Он замолчал, полез за пазуху. В пальцах его задрожал старенький фотоснимок. Черно-белый. С ломкими углами. «Вот такие мы были», – произнес он, давая мне рассмотреть изображение. Деда я узнал сразу. А юный Маноло оказался светлей и щекастей нынешнего. Оба были в пончо и при ружьях. «И такая была любовь… – сказал мне старик со вздохом. – Только он не письма писал, неграмотный был, все больше песни сочинял. Гоняли его, знаешь, с собаками…»

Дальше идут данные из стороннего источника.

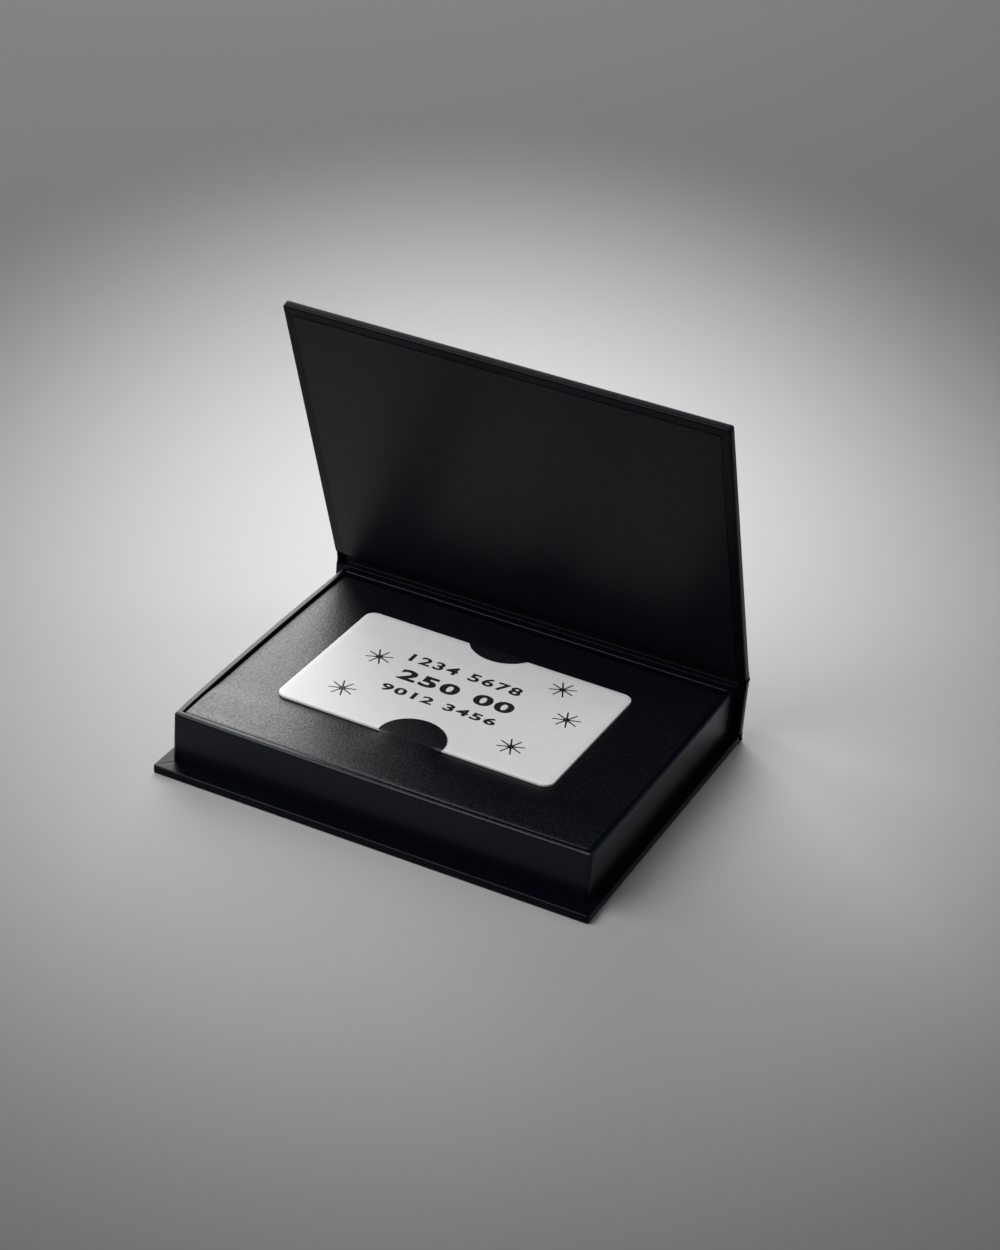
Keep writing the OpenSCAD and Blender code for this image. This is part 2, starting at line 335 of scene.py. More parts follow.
class Shader:
    """Node material with one Principled shader and short names for the nodes used here."""

    def __init__(self, name):
        self.material = bpy.data.materials.new(name)
        self.material.use_nodes = True
        tree = self.material.node_tree
        self.nodes, self.link = tree.nodes, tree.links.new
        self.nodes.clear()
        self.bsdf = self.nodes.new("ShaderNodeBsdfPrincipled")
        output = self.nodes.new("ShaderNodeOutputMaterial")
        self.link(self.bsdf.outputs["BSDF"], output.inputs["Surface"])
        self.place = self.nodes.new("ShaderNodeTexCoord").outputs["Object"]

    def noise(self, scale, detail=2.0, roughness=0.5):
        node = self.nodes.new("ShaderNodeTexNoise")
        node.inputs["Scale"].default_value = scale
        node.inputs["Detail"].default_value = detail
        node.inputs["Roughness"].default_value = roughness
        self.link(self.place, node.inputs["Vector"])
        return node.outputs["Fac"]

    def span(self, value, low, high):
        """Maps a noise's middle range onto low to high."""
        node = self.nodes.new("ShaderNodeMapRange")
        node.inputs["From Min"].default_value = 0.3
        node.inputs["From Max"].default_value = 0.7
        node.inputs["To Min"].default_value = low
        node.inputs["To Max"].default_value = high
        self.link(value, node.inputs["Value"])
        return node.outputs["Result"]

    def colour(self, value, dark, light):
        node = self.nodes.new("ShaderNodeMix")
        node.data_type = "RGBA"
        colours = [s for s in node.inputs if s.type == "RGBA"]
        colours[0].default_value = (*dark, 1)
        colours[1].default_value = (*light, 1)
        self.link(self.span(value, 0, 1), node.inputs["Factor"])
        result = [s for s in node.outputs if s.type == "RGBA"][0]
        self.link(result, self.bsdf.inputs["Base Color"])

    def rough(self, value, low, high):
        self.link(self.span(value, low, high), self.bsdf.inputs["Roughness"])

    def bump(self, height, distance, strength, below=None):
        node = self.nodes.new("ShaderNodeBump")
        node.inputs["Distance"].default_value = distance * MM
        node.inputs["Strength"].default_value = strength
        self.link(height, node.inputs["Height"])
        if below is not None:
            self.link(below, node.inputs["Normal"])
        self.link(node.outputs["Normal"], self.bsdf.inputs["Normal"])
        return node.outputs["Normal"]


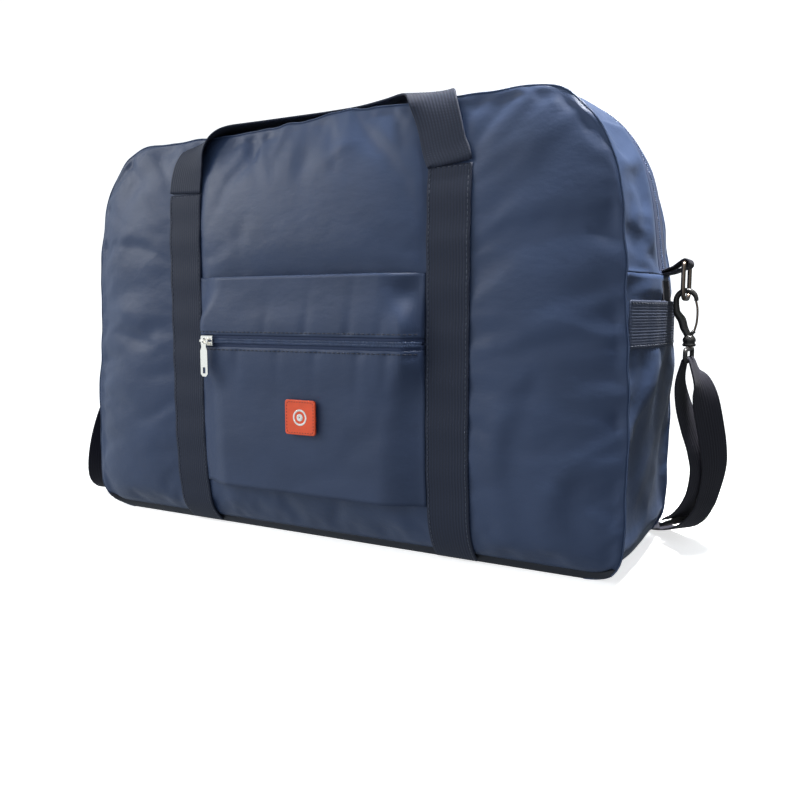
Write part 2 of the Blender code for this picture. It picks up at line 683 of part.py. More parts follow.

Он сочувственно похлопал меня по плечу, а я подумал, что, может быть, моя любовь к вам – наследственная. Если и дед Апетубебе…
Конечно, глупости пишу. Сложно это, разбираться в себе и своих чувствах. Деда вот приплел. А зачем? Нет, не знаю.
И все же тревожно мне. К чему эти наниты вспомнились? Сны – к чему?
Я вот думаю, наниты, наверное, все еще во мне. Может, это от них и память у меня худая, и сны, и туман в голове. Конечно, трясучка теперь если и начинается, то быстро сходит на нет. А порезался тут, так рана поголубела, выдавила капельку крови и срослась. Но…
Я почему-то со страхом представляю, что еще я забыл. Я же вспомню, обязательно вспомню, это лишь вопрос времени, и знаете, Элизабет, как бы мне не вспомнить нечто ужасное. Я чувствую, оно ворочается во мне. Мутное, черное нечто.